## Supplied material:

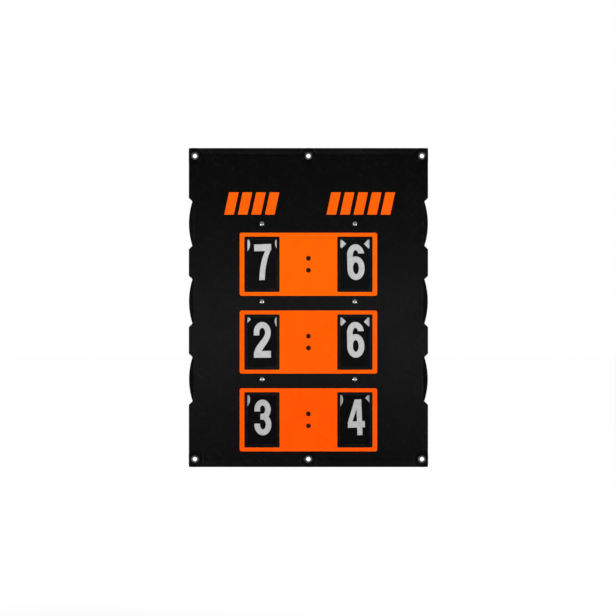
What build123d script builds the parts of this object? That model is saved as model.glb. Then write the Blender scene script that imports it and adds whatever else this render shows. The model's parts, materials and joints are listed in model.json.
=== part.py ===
from build123d import *
import math
import os

# Tennis scoreboard: two flexible plastic sheets with six turning number wheels between them.
# Lengths are millimetres. The front faces -Y, +X is to the right of someone reading it, +Z is up.
# The origin is the middle of the six eyelets, on the plane where the two sheets are clamped together.

# Board
board_corner_radius = 2.5
sheet_thickness = 1.5
edge_above_wheels = 6.0
edge_below_wheels = 37.0

# Number wheels, each with the digits 0 to 7. They reach the board's side edges
wheel_radius = 183.5
column_offset = 116.5
rows = 3
wheel_thickness = 0.8
wheel_clearance = 0.5
rim_rounding = 0.25
digits_per_wheel = 8
home_shown = (7, 2, 3)
guest_shown = (6, 6, 4)

# How far each wheel has been turned past its shown digit, by hand, in degrees
home_rest_turns = (1.6, 0.4, 1.0)
guest_rest_turns = (1.4, 1.2, 2.0)

# Pivots: a domed hollow post from the front, a screw from the back, and two spacers
post_radius = 3.0
post_running_clearance = 0.05
post_hole_clearance = 0.1
post_head_radius = 5.5
post_head_height = 1.3
post_head_lip = 0.5
spacer_radius = 9.0
spacer_end_clearance = 0.1
wheel_to_spacer_clearance = 2.5
screw_radius = 1.95
screw_thread_clearance = 0.05
screw_length = 7.0
screw_head_radius = 5.5
screw_head_height = 1.8
screw_head_rounding = 0.9
screw_slot_width = 1.2
screw_slot_depth = 0.8
post_tip_wall = 1.5
post_tip_clearance = 0.1

# Finger notches at the side edges, cut through both sheets
notch_length = 130.0
notch_depth = 13.0

# Score plates and windows
plate_thickness = 1.0
plate_corner_radius = 5.0
plate_edge_rounding = 0.3
plate_below_pivot = 23.0
plate_above_next_pivot = 14.0
plate_frame = 9.5
plate_side_frame = 11.5
window_lip = 7.6
plate_window_radius = 3.0
sheet_window_radius = 2.0

# Raised printing
numeral_width = 42.6
numeral_thickness = 0.2
numeral_gap = 0.2
numeral_below = 22.5
numeral_side = 15.4
print_thickness = 0.3
dot_radius = 6.0
dot_spacing = 30.0
mark_height = 56.0
mark_width = 24.0
mark_pitch = 34.0
mark_slant = 12.0
mark_above_plate = 45.5
home_marks = 4
home_marks_outward = 25.5
guest_marks = 5
guest_marks_outward = 14.8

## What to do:
Each line of the listing should be copied exactly.

## Written reply:
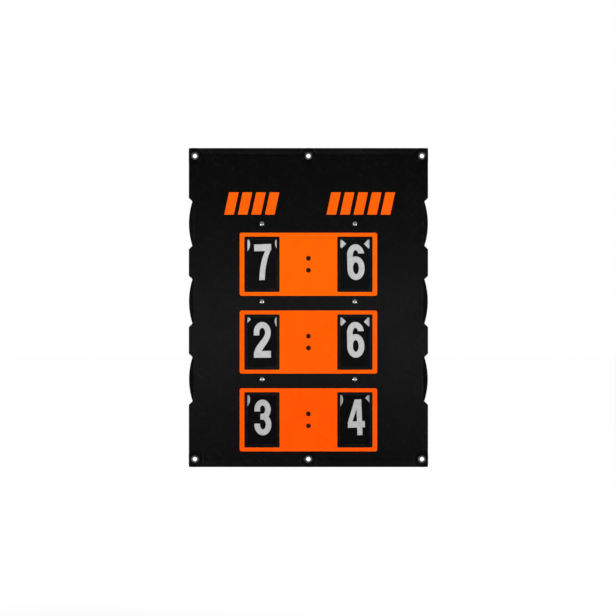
What build123d script builds the parts of this object? That model is saved as model.glb. Then write the Blender scene script that imports it and adds whatever else this render shows. The model's parts, materials and joints are listed in model.json.
=== part.py ===
from build123d import *
import math
import os

# Tennis scoreboard: two flexible plastic sheets with six turning number wheels between them.
# Lengths are millimetres. The front faces -Y, +X is to the right of someone reading it, +Z is up.
# The origin is the middle of the six eyelets, on the plane where the two sheets are clamped together.

# Board
board_corner_radius = 2.5
sheet_thickness = 1.5
edge_above_wheels = 6.0
edge_below_wheels = 37.0

# Number wheels, each with the digits 0 to 7. They reach the board's side edges
wheel_radius = 183.5
column_offset = 116.5
rows = 3
wheel_thickness = 0.8
wheel_clearance = 0.5
rim_rounding = 0.25
digits_per_wheel = 8
home_shown = (7, 2, 3)
guest_shown = (6, 6, 4)

# How far each wheel has been turned past its shown digit, by hand, in degrees
home_rest_turns = (1.6, 0.4, 1.0)
guest_rest_turns = (1.4, 1.2, 2.0)

# Pivots: a domed hollow post from the front, a screw from the back, and two spacers
post_radius = 3.0
post_running_clearance = 0.05
post_hole_clearance = 0.1
post_head_radius = 5.5
post_head_height = 1.3
post_head_lip = 0.5
spacer_radius = 9.0
spacer_end_clearance = 0.1
wheel_to_spacer_clearance = 2.5
screw_radius = 1.95
screw_thread_clearance = 0.05
screw_length = 7.0
screw_head_radius = 5.5
screw_head_height = 1.8
screw_head_rounding = 0.9
screw_slot_width = 1.2
screw_slot_depth = 0.8
post_tip_wall = 1.5
post_tip_clearance = 0.1

# Finger notches at the side edges, cut through both sheets
notch_length = 130.0
notch_depth = 13.0

# Score plates and windows
plate_thickness = 1.0
plate_corner_radius = 5.0
plate_edge_rounding = 0.3
plate_below_pivot = 23.0
plate_above_next_pivot = 14.0
plate_frame = 9.5
plate_side_frame = 11.5
window_lip = 7.6
plate_window_radius = 3.0
sheet_window_radius = 2.0

# Raised printing
numeral_width = 42.6
numeral_thickness = 0.2
numeral_gap = 0.2
numeral_below = 22.5
numeral_side = 15.4
print_thickness = 0.3
dot_radius = 6.0
dot_spacing = 30.0
mark_height = 56.0
mark_width = 24.0
mark_pitch = 34.0
mark_slant = 12.0
mark_above_plate = 45.5
home_marks = 4
home_marks_outward = 25.5
guest_marks = 5
guest_marks_outward = 14.8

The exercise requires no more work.